Немецко-прусский писатель Бернгарди, который в своей чрезвычайно поучительной работе дает картину старого русского войска накануне Крымской войны, этой русской Йены, пишет, между прочим: «Господствующее настроение, в котором живет русский солдат, есть настроение беспрекословной молчаливой покорности. Он считает свою судьбу неизбежным роком, налагающим на него обязанность безусловного повиновения и заставляющим перед глазами своего начальства ничего не делать и не говорить, кроме того, что ему приказано. Он испытывает такое ощущение, как будто находится во власти какой-то безграничной могущественной силы, которая в последней и высшей инстанции исходит от царя… Однако есть представление, вытекающее из ближайших, понятных этому солдату отношений, которое играет господствующую роль в его психике и чрезвычайно легко, без всякого возбуждения извне проявляется наружу. Это представление о „наших“. Так называет солдат в узком смысле слова своих товарищей по полку, в широком смысле — все русское войско. Он считает большим позором и бесчестьем оставлять „наших“ в опасности и способен на самые большие жертвы по отношению к своим товарищам».
Энгельс объясняет причины того, что Бернгарди и другие знатоки русского войска признают за неоспоримый факт, следующим образом:
«Русский солдат обладает безусловно большой храбростью. Пока тактическое решение сражения заключалось в натиске больших сомкнутых пехотных масс, он был в своей стихии. Весь его жизненный опыт учил его держаться спаянно со своими товарищами. Полукоммунистическая еще община в деревне, товарищеская работа артели в городе — всюду круговая порука, взаимная связанность товарищей; он видел вокруг себя такой строй общества, который постоянно требует спайки и постоянно подчеркивает беспомощность отдельных индивидуумов, представленных собственной силе и собственной инициативе. Эта психология не оставляет русских и на военной службе. Массы батальонов невозможно рассеять. Чем больше опасность, тем сильнее спаянность отдельных групп». То, что Энгельс писал дальше относительно этого инстинкта, неоценимого еще в эпоху наполеоновских войн, но ставшего в настоящее время прямо вредным для русского войска, не имеет отношения к нашей теме. Я уже указывал на то, что Крымская война была Йеной старорусского войска. В данном случае нас интересует то, что в тот век, когда наполовину азиатское государство решительно вмешалось в европейскую жизнь, внутренней спайкой его войск была не дисциплина постоянного войска, а дисциплина милиции, та, которая вытекает из общности условий труда и жизни входящих в армию солдат. Эта спайка была настолько громадной силой, что чудовищный переворот военного искусства в конце XVIII столетия, который вдребезги разбил образцовую прусскую армию, для русской армии оказался почти нечувствительным.

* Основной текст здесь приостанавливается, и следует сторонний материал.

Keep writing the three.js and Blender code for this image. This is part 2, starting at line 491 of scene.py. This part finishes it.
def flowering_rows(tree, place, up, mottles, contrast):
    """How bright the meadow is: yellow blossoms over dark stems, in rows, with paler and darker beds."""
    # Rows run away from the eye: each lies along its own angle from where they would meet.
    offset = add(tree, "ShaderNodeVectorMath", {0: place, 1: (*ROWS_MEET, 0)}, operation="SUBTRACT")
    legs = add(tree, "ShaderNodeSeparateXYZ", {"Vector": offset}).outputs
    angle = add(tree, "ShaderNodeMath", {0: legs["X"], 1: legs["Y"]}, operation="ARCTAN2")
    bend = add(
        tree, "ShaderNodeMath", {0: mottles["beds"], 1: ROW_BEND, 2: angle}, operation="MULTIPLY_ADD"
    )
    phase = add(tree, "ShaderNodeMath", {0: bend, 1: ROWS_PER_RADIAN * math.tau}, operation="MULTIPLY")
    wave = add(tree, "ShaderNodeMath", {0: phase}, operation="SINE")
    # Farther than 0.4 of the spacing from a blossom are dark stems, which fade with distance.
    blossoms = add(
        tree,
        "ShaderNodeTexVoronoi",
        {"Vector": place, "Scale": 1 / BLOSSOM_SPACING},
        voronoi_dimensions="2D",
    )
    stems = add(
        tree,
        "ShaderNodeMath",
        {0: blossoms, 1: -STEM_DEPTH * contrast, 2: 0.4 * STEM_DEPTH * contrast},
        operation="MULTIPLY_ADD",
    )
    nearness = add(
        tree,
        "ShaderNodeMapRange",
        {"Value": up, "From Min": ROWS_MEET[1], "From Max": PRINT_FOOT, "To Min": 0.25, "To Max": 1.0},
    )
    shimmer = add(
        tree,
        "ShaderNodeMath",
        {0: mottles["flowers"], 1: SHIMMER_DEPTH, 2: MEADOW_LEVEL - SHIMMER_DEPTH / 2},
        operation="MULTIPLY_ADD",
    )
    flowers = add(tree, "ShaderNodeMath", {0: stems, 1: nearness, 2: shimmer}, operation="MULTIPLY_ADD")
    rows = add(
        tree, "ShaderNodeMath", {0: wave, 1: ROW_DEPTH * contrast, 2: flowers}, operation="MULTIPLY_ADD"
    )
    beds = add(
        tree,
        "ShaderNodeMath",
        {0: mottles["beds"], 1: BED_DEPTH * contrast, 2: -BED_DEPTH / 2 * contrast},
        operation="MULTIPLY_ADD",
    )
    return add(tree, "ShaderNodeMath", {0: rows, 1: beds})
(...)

Французская конница 1857 г.
Даже тогда, когда в русской армии дисциплина милиции сталкивалась с дисциплиной кнута, побеждала первая. Инстинкт спайки вел к тем сомкнутым массовым, необычайно глубоким построениям, которые причиняли тяжелые потери, вследствие чего с ними так жестоко боролись немецкие генералы русской армии, стремясь приспособить солдат то к фридриховской линейной тактике, то к наполеоновской тактике рассыпного строя, но всегда безуспешно. «Это удивительно и замечательно, — заявляет Бернгарди, — что солдаты испытывают какую-то нравственную необходимость в массовом построении». Он рассказывает о следующем эпизоде из русской военной истории:
«Во время штурма Варшавы в 1831 г. чувства подавленности и стыда, выражавшиеся под конец очень бурно, овладели всей гвардейской пехотой, которая здесь, как и в течение всего похода, во время боя, находилась в резерве. Гвардейские солдаты издали, так сказать на горизонте, наблюдали часть боя, слышали стрельбу и должны были оставаться бездеятельными. Как ни привыкли русские солдаты молчать, среди них там и сям стали раздаваться протестующие голоса: „Наши дерутся и проливают кровь, а нас здесь держат позади — стыдно“. Такими словами высказывалось растущее неудовольствие. Голоса становились настолько громкими, что было почти невозможно поддерживать спокойствие. Офицеры делали вид, что ничего не слышат. Это было единственное, что им оставалось делать».